Since the ESSA shifts the decision-making power to the states and local school districts, it up to each individual state to implement a plan that fits the needs of the students. For this portion, I will look at how the state of Illinois is implementing the ESSA act. The Illinois State Board of Education (ISBE) submitted the ESSA State Plan for Illinois to the U.S. Department of Education (ED) on April 1, 2017. The following changes were outlined: Title I: Improving Basic Programs Operated by State and Local Educational Agencies, Illinois has adopted a program called IL-EMPOWER in which school improvement services are delivered. Title I focused on the Education of Migratory Children. Title I focus on prevention and intervention programs for children and youth who are neglected, delinquent, or at-risk. Title II aims to support effective instruction in classrooms. Title III concentrates on language instruction for English learners and immigrant students. Title IV examines student support and academic enrichment grants. Title establishes 21st-century community learning centers (21st CCLC). Title V focuses on the rural and low-income school programs. Title VII explores Vento homeless assistance act (McKinney-Vento act), education for homeless children, and youth program (Illinois State Template Board of Education State for the Consolidated State Plan Under the Every Student Succeeds Act, 2017).

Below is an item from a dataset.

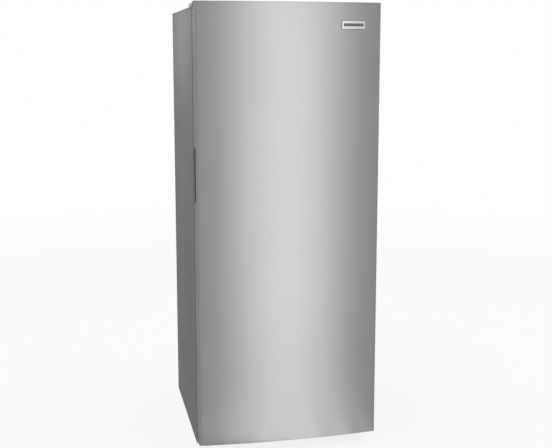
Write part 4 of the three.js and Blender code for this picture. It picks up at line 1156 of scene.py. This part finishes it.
switch_low, switch_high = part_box("light_switch_plunger")
switch = middle_of("light_switch_plunger")
switch_tip = (switch_high.y - switch_low.y) / mm
plunger = turned(((0, 0), (4.5, 0), (4.5, switch_tip - 3.5), (4.2, switch_tip - 1.8),
                  (3.2, switch_tip - 0.6), (1.6, switch_tip - 0.1), (0, switch_tip)),
                 (switch.x, switch_high.y, switch.z), (0, -1, 0))
finish_piece(plunger, "lamp_switch", white_moulding, "plunger", "light_switch_plunger")
collar = turned(((4.8, 0), (9, 0), (9, 0.15), (8.6, 0.28), (5, 0.28), (4.8, 0)),
                (switch.x, shell_low.y, switch.z), (0, -1, 0), 28)
finish_piece(collar, "lamp_switch_collar", white_moulding, "cabinet")

# ---- Door lining ----
# The white formed panel inside the door. A raised dyke runs round it inside the gasket, and eight
# lugs on the dyke hold the bins.
lining_low, lining_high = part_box("door_liner")
lining_face = lining_low.y + 2 * mm
lining_wall = 1.8 * mm
dyke_side = 280 * mm
dyke_low = 124.5 * mm
dyke_high = 1653 * mm
dyke_wide = 18 * mm
dyke_inner = dyke_side - dyke_wide
dyke_crest = 5 * mm
dyke_corner = 1.8 * mm
hinge_corner = (326.3 * mm, 1725 * mm)
lug_reach = 4 * mm
lug_round = 1.5 * mm

lining = flat_sheet(lining_low, (lining_high.x, lining_face, lining_high.z), (0, 1, 0))
outer = {0: (-dyke_side, dyke_side), 2: (dyke_low, dyke_high)}
inner = {0: (-dyke_inner, dyke_inner), 2: (dyke_low + dyke_wide, dyke_high - dyke_wide)}
for axis in (0, 2):
    slice_faces(lining, every_face, axis, outer[axis] + inner[axis])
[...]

In order to construct the outline of this plan, the ISBE conducted a tour around the state providing information about the proposed plan and taking suggestions from the public and stakeholders. Although these changes have been outlined tension stilled managed to arise amongst stakeholders just ending the second year of the ESSA enactment in 2019. The 2019-2020 Chicago Public School year began with a great start until the ESSA’s main stakeholders, teachers, and students went on a strike. Members of the Chicago Teacher Union say that they have lost two weeks of pay, CPS is threatening to take away teacher insurance, misuse of funding for minority children, low paying teacher salaries, and overcrowded classrooms (Friedberg 2019). All issues of which the ESSA is supposed to address. The strike lasted for 11 days putting over 300,000 students out of school (Smith, Davey, 2019).